On my desk sits a little card with a bear on the front from a friend. It’s cute. There was no occasion for the card, no special day or thank you to be said. Every time I look at it, I smile. Marjorie simply wrote to say hi but she did something profound. She reached into my isolated little house and made me smile.

She put extra time and energy to think of me and, with the paper and envelope, there’s a physical, not digital, proof someone cares. The internet’s great but too often we forget the people behind it are real. A tangible card with handwriting , on the other hand, can’t be ignored in the same way.

I find a warm glow at finding a letter from someone I know in the mailbox. Seeing their penmanship on the envelope automatically brings back a feeling of closeness with that friend. (Op, there’s that feeling thing again.) Funny thing is, I get that same glow when I write and mail a letter to someone else.

Now what would happen if we tried to do something like this daily? It doesn’t even have to be a card. Just something to put a smile on a person’s face. What a concept! Idealistic…maybe. Doable…absolutely.




Do you ever exclude yourself from the world? Hole up for awhile and not want to leave the house?

Plug into a video game?

Stick your nose in a book?

Zone out at the Television?


Photo courtesy of Sebring’s Snapshots.

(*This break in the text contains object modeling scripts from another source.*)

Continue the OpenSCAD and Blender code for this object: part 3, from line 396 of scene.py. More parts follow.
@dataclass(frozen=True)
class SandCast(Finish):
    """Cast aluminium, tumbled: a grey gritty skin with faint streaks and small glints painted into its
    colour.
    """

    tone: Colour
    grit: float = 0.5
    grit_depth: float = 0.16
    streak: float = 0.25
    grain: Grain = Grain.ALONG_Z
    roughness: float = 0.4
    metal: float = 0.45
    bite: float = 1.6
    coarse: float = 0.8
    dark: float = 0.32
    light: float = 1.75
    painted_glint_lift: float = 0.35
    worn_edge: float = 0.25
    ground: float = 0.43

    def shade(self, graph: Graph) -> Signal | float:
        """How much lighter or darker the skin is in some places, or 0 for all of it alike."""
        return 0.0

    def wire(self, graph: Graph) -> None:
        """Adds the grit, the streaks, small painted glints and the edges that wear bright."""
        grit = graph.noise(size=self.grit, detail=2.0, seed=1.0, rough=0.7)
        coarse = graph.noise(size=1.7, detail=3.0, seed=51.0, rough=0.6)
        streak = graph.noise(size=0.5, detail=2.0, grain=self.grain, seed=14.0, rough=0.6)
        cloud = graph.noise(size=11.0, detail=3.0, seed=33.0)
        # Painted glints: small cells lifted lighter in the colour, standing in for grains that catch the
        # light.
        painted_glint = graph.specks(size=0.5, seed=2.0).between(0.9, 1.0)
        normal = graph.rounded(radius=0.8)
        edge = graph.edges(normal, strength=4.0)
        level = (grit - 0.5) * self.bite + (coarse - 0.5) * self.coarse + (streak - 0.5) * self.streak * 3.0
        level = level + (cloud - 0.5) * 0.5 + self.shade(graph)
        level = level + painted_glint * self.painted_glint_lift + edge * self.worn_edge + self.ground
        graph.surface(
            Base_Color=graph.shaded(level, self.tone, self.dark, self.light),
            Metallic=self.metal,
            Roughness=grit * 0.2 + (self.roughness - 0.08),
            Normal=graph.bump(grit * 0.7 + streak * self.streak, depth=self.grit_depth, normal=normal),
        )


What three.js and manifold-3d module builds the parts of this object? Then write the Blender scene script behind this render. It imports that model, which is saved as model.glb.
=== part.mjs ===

Japanese: Live instead of merely exist

The scary part in this is the tendency to make it a habit. Books are my weakness usually but whether it’s a book, a game or a tv show, the temptation to continue reading, playing or watching eats up hours of time without conscious thought. It’s a time void, an abyss that threatens to make us all lonely hermits.

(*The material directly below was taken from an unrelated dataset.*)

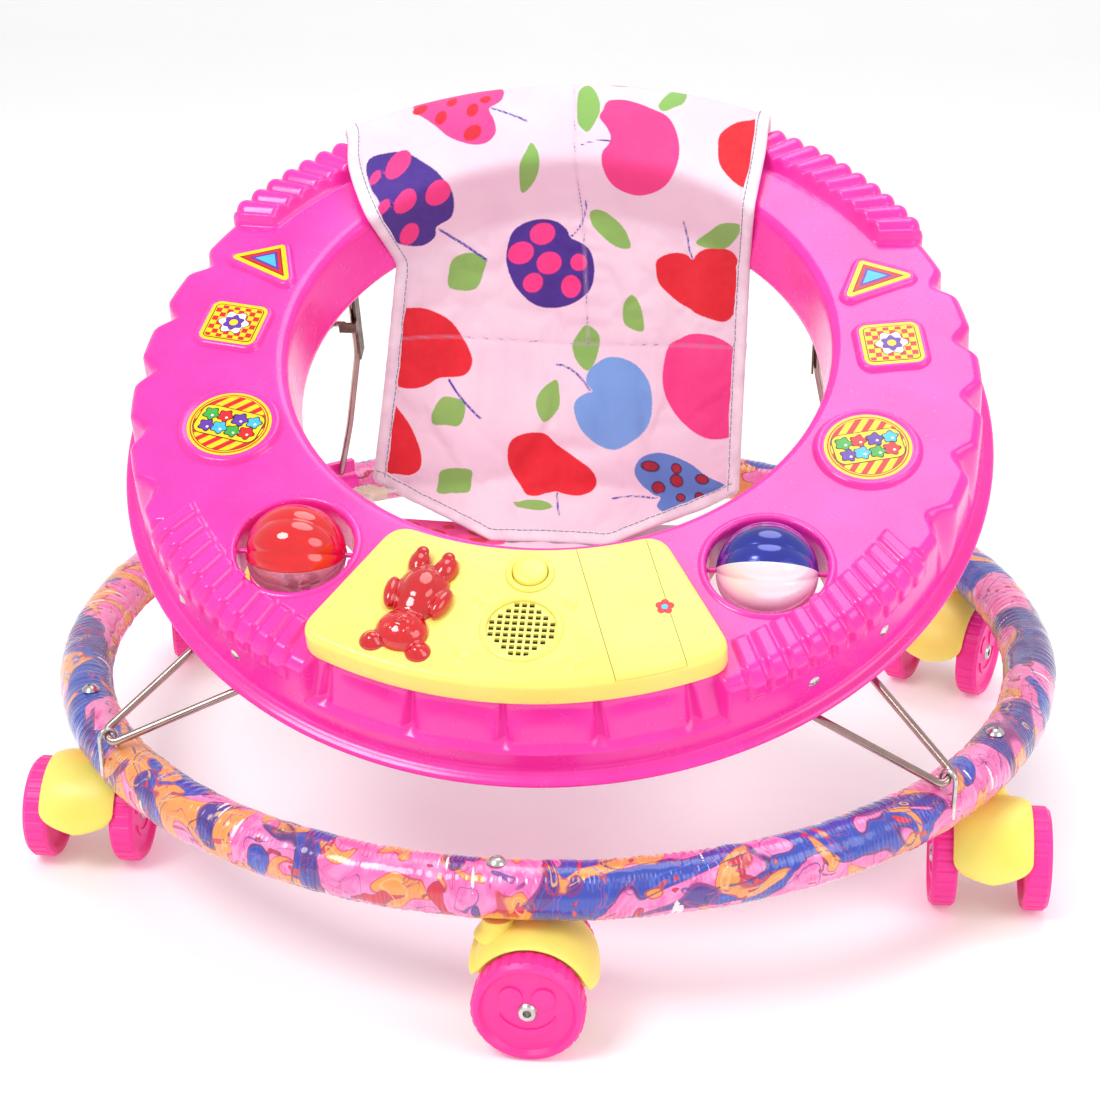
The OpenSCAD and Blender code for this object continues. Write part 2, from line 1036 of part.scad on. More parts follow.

And it’s the enemy when you want to accomplish something. Now, don’t get me wrong, these activities are not bad in and of themselves. They offer escape in a world that increasingly throws out a constant hive of activity demanding our attention.

However, too often that “I need a break” is the excuse used to not experience life. We delude ourselves that watching the television is experiencing when in reality it’s living vicariously from the sideline.

So, if you want to know how to dance, go dance and if you really want to see that show, record it because the dance should be the priority.

If you want to learn a language, find a Rosetta stone or a class and give it your all. You’ll experience satisfaction when you’re playing a video game and another language comes over your headset and, by golly, you know what they’re saying.

If you want to learn climbing, find a gym or a friend who can teach you. The next time you’re reading a book and the protagonist is climbing, you’ll experience the book that much more because it’ll ring true with your own experience. Or, you’ll catch when the author didn’t do enough research. Either way, it’s fun.

More importantly than the learning or achieving, what this gives you is relationship because inevitably when you want to accomplish something, it involves interacting with others. Such interactions are what add richness and texture to life because we are social creatures by nature who grow and thrive off our interactions.

For instance, in rock climbing, it is possible to free solo, or climb by one’s self. However, no amount of free soloing will teach you to communicate, or show you the importance of trust in your fellow climber, or build a relationship with a friend. You can talk to the rock as much as you want, but it won’t talk back, won’t tell you if you’re in danger beyond popping or cracking just before you fall from a lose hold, it won’t help you if or when you fall.

The time spent on those meaningful relationships is what will pick you up when you fall. Otherwise, you lie broken at the bottom just waiting for someone to hopefully notice that something’s wrong.

Even a writer who sits behind her computer needs to do research, share her craft, and leave her computer from time to time for inspiration.

The striving, the accomplishment, the relationship enrich life far more than a game, book, or show ever will.

As Oscar Wild once wrote:

“To live is the rarest thing in the world. Most people exist, that is all.”

So avoid becoming a hermit. Enjoy your down time however you like, but for the majority of your time, live instead of merely exist.




What do you dream of doing with your life? What next step, even small, will move you toward accomplishing that dream?